駐車場から10分ほどの第1展望台周辺からながめると、ツツジの花が赤い絨毯のようにひろがり、そのむこうに気仙沼湾と太平洋の青い海がきらめいている。
なぜこの場所にこれだけのツツジが増えたのか。
徳仙丈山には1950年まで「徳仙鉱山」という銅鉱山があり、鉱山での火入れや山火事で燃えたあとは萱刈場や牧草地として利用されていた。
もともと山林の下草としてヤマツツジが自生していた。その美しさに気づいた気仙沼の佐々木梅吉と本吉町の須藤隆らが1976年ごろから下草やツツジにからまるツタを刈る活動をはじめたことが、ツツジの名所になるきっかけだったという。
津波の教訓 正常性バイアス克服には避難訓練
いったん気仙沼の市街にもどり、リアス式海岸独特の山をなんども上り下りして北にむかう。上下するたびに「ここから過去の浸水域」といった標識が掲示されている。
40分ほどで汽仙川をわたると、現代アートのような巨大建築が見えてきた。「道の駅高田松原」と「津波伝承館」だ。
道の駅で海鮮丼とそばのセット(1300円)をたべたあと、伝承館(無料)を見学する。
リアス式海岸の湾のせまくなったところに津波が集中して海底をえぐり、土砂をふくむ黒い波になった。土砂をふくむことで破壊力が強化された。高田松原の延長2キロ7万本の松をなぎたおし、5.5メートルの防潮堤をのりこえ、気仙川の河口の気仙大橋と上流の姉歯橋をのみこんだ。
一方、宮古市の姉吉地区は「此処の下に家をたてるな」という昭和の津波の際の碑があり、それをまもったため被害をまぬがれた。
裏山への避難階段をつくり、年3回避難訓練をすることで、住民の命がまもられた集落がある反面、「3階にのぼればたすかる」と思いこんだり、「家族をすくうため」と家にもどった人が犠牲になった。「正常性バイアス」のおそろしさを強調し、日ごろからの訓練や「津波てんでんこ」の大切さを表現している。
伝承館から海側を見ると、新たな巨大な堤防が屏風のようにそびえている。堤防にのぼると海側は、松原を再生するため、松の幼木が整然と植えられている。気仙川の河口には可動堰がもうけられた。
その可動堰のちかくに「奇跡の一本松」がある。アカマツとクロマツの交雑種で高さ27.5メートル、直径90㎝、樹齢173年だった。
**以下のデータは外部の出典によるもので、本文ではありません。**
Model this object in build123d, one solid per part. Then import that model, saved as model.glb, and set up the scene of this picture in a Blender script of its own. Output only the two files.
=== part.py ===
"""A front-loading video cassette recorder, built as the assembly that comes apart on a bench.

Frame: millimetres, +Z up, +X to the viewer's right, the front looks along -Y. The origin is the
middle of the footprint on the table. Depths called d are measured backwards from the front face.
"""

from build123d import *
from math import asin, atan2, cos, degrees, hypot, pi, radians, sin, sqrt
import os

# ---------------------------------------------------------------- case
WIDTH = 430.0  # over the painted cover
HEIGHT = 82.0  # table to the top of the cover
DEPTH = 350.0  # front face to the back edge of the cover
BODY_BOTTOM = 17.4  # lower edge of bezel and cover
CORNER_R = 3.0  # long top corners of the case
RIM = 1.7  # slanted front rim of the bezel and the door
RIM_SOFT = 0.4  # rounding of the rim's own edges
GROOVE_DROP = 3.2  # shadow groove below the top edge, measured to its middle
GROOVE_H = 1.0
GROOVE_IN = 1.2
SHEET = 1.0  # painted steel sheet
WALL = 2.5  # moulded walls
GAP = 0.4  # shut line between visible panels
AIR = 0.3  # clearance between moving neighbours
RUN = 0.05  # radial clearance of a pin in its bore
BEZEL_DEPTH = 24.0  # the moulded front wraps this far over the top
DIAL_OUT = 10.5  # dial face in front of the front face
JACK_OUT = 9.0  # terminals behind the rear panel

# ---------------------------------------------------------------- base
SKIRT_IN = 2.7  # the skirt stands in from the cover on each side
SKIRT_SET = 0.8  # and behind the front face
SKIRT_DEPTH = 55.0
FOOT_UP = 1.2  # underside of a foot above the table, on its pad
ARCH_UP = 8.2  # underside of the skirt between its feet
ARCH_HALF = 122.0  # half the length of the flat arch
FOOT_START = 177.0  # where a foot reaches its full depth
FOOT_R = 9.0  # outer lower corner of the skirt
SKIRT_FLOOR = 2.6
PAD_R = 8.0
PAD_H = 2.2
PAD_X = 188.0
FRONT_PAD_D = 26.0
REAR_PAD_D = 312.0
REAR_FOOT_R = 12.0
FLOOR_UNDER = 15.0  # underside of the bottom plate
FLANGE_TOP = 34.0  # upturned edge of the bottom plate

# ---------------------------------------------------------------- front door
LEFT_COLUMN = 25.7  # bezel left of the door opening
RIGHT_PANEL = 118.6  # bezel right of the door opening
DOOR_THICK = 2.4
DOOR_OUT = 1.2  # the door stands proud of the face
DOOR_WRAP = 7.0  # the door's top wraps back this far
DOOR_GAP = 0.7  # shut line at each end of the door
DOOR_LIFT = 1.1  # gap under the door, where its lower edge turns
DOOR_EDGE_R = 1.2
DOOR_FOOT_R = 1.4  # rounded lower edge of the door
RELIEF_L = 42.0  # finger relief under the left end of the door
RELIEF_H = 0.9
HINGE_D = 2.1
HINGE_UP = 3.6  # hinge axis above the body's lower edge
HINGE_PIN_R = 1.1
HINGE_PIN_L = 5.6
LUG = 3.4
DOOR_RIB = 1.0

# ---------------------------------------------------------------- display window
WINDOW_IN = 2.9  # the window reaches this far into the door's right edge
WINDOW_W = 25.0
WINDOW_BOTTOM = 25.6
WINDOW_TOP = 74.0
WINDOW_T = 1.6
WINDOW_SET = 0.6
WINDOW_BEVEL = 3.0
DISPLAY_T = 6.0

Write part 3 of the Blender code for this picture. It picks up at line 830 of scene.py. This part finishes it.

2012年に枯死したが、心棒をいれてモニュメントとしてのこした。
7万本の松が全滅したのに、1本だけたすかったのは、海側の陸前高田YHによって波がはばまれたからだという。昔の写真を見ると、YHはうっそうとした松林にかこまれていた。そんな森が一瞬にして消えてしまった。
映像だけではわからない。現場に身をおいてはじめて実感できることがあるのだ。
津波にあらわれた海沿いの平地から、役所も商店も住宅も、山側の高台にうつされた。
国・県・市町村の垂直系統は機能せず、横のつながりで対応
陸前高田からは内陸にむかい、遠野市の「東日本大震災後方支援資料館」をたずねた。
だだっ広い運動公園のわきに消防署があり、そのかたすみに平屋建ての資料館がたっている。
遠野は江戸時代から海辺の暮らしを流通面でささえる役割を果たし、震災以前から台災害時の支援拠点にする構想がもちあがっていた。広大な運動公園があり、活断層がほとんどないという強みを生かすものだった。
震災時、町役場の建物はこわれたが、テントに災害対策本部をつくり、議会もテントでひらいた。当初の構想どおり、運動公園に物資が集中し、それを仕分けし、海岸部におくりだす。被災者が必要なものをえらべる無料スーパー的なしくみもつくった。
−−−「国ー県−市町村」という垂直の関係ではなく、市町村の水平の連携の有効性が確認された−−−。
そんな説明に納得する。福島の原発事故でも、国−県−町という垂直ラインは機能せず、浜通りの市町は、市町村同士の横のつながりで避難先を確保した。
災害対応もエネルギーも「中央集権」は脆弱であることが震災であきらかになった。